1. "With the 'Encuentros de Pamplona' it happens as with carnivals: they can be interpreted as an exercise of liberation, an expression of unofficial culture, an attack against the hierarchy of values, a vindication of the body, etc.; or else as an inverted reproduction of the official culture that acts as an escape valve and ultimately serves to consolidate the current hierarchy of values. This is the essentially ambivalent character of the carnival, and I believe it is also the only way to interpret that equivocal Pamplona festival." Díaz Cuyás, J. (2004), "Pamplona era una fiesta: Tragicomedia del arte español". In Desacuerdos.

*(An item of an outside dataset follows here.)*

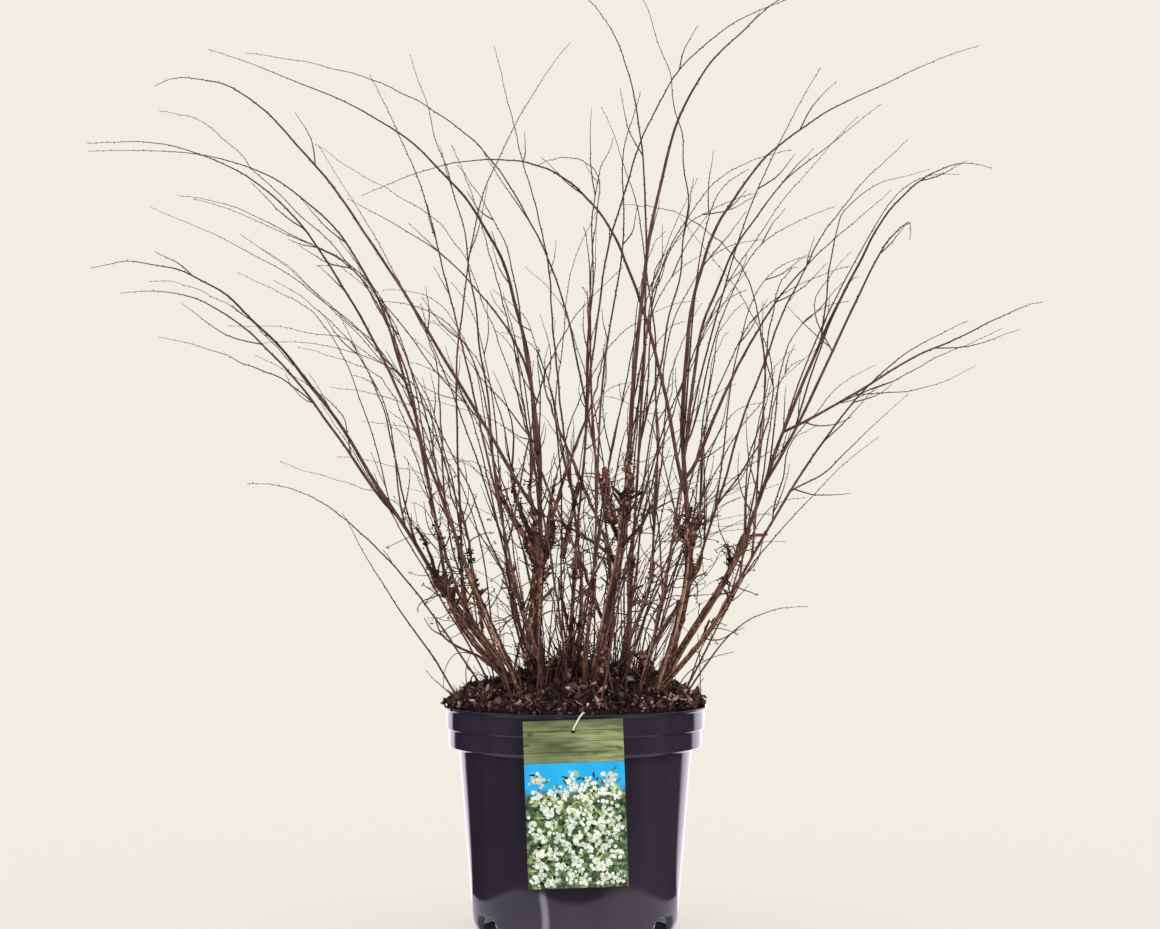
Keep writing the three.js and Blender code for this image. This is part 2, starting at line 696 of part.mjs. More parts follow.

Sobre arte, políticas y esfera pública en el Estado español, nr. 1. Madrid: Arteleku / Diputación Foral de Gipuzkoa, MACBA, Museu d'Art Contemporani de Barcelona, and UNIA, Universidad Internacional de Andalucía, p. 19.

 

2. This "syndrome", which is very widespread nowadays in relation to technology and social network users, derives its acronym from the English expression "fear of missing out".

 

3. Between July and September 1997, the MNCARS Library programmed "Los encuentros de Pamplona 25 años después" (The Pamplona Encounters 25 years later), coinciding with this anniversary. In October 2009 and February 2010, the MNCARS programmed the exhibition "Encuentros de Pamplona 1972: Fin de fiesta del arte experimental" (1972 Pamplona Encounters: The end of the experimental art festival). Finally, last year, 2022, coinciding with the 50th anniversary, the Pamplona City Council organised the event, which, having been institutionalised, went largely unnoticed.